Does centering affect a card's condition grade? For raw condition grading, centering doesn't change the LP/MP/HP tier. It does affect PSA numeric grades significantly — anything worse than 60/40 on either axis will reduce a PSA grade by one point or more. Always note severe miscentering in your listing.
Is a heavily played Umbreon GX worth selling? Yes, but at the right price. HP copies of high-demand cards like Umbreon GX still sell to players who want the card for gameplay. Price HP copies at 15–35% of NM market value and include detailed photos of all defects.
Should I PSA-grade a Lightly Played card? Only if the raw LP value is $150 or higher. PSA submission costs $25–$40 per card plus return shipping. An LP card that grades PSA 7 adds modest value on most singles below $150 — the math rarely works.
How do I check a holo card's condition accurately? Hold the card under a single directed light source (desk lamp or phone flashlight) at a 30-degree angle to the card surface. Rotate slowly. Cloudiness, haze, or scratches on the foil layer will catch the light and become visible.

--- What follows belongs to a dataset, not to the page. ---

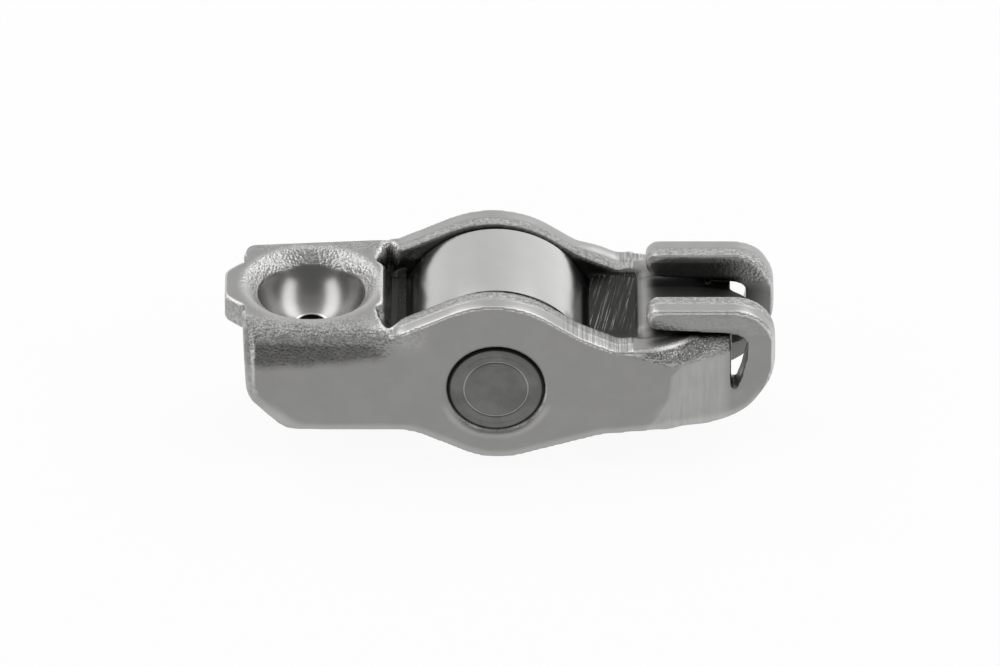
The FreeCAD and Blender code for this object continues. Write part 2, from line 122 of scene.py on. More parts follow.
def within(values: np.ndarray, low: float, high: float, soft: float) -> np.ndarray:
    """Soft window of an array.

    Args:
        values: The numbers to test.
        low: Lower side of the window.
        high: Upper side of the window.
        soft: Width of each side's slope, centred on the side.

    Returns:
        Numbers near 1 inside the window and 0 outside it.
    """
    half = soft / 2.0
    rising = smooth_step(values, low - half, low + half)
    falling = smooth_step(values, high + half, high - half)
    return rising * falling


def spanned(values: np.ndarray, span: Span) -> np.ndarray:
    """How far inside a span each value is.

    Args:
        values: The numbers to test.
        span: Two numbers are a soft step from 0 to 1, or a plain limit where one of them is infinite.
            Three are a window with the width of its slopes. Four are 0 outside the outer two and 1 between
            the inner two, with a plain limit where two neighbours are equal.

    Returns:
        Numbers from 0 to 1, or truth values.
    """
    if len(span) == 3:
        return within(values, *span)
    if len(span) == 4:
        low, full, still_full, high = span
        rising = smooth_step(values, low, full) if low < full else values > low
        falling = smooth_step(values, high, still_full) if still_full < high else values < high
        return rising * falling
    if -INF in span or INF in span:
        return (values > span[0]) & (values < span[1])
    return smooth_step(values, *span)


def largest(*layers: np.ndarray) -> np.ndarray:
    """Largest of several arrays at each point."""
    return np.maximum.reduce(layers)


def new_object(name: str, mesh: bpy.types.Mesh) -> bpy.types.Object:
    """Object with a mesh, linked into the scene."""
    made = bpy.data.objects.new(name, mesh)
    bpy.context.scene.collection.objects.link(made)
    return made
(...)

Overhead room lighting misses most holo defects.
What condition grades do Japanese Pokémon sellers use? Japanese sellers and domestic auction platforms typically use: Mint (未使用), Near Mint (美品), Good/Lightly Played (良品), and Poor/Heavily Played (傷あり). These map roughly to the five-tier English system, but Japanese market buyers often apply stricter standards for what qualifies as 美品 compared to English NM expectations.
Can I sell Damaged Pokémon cards? Yes. Damaged cards sell to players, artists, and custom deck builders. Full disclosure is mandatory — describe every defect, include macro photos, and price at 5–15% of NM. Mislabeling a Damaged card as HP is the fastest way to earn negative seller feedback.
One Last Thing
The single most common grading mistake sellers make in 2026 is checking cards under overhead room lighting and missing holo haze entirely. Before you list any foil card as Near Mint, spend 20 seconds with a phone flashlight held parallel to the card surface. That one check will save you more returns than any other step in this guide.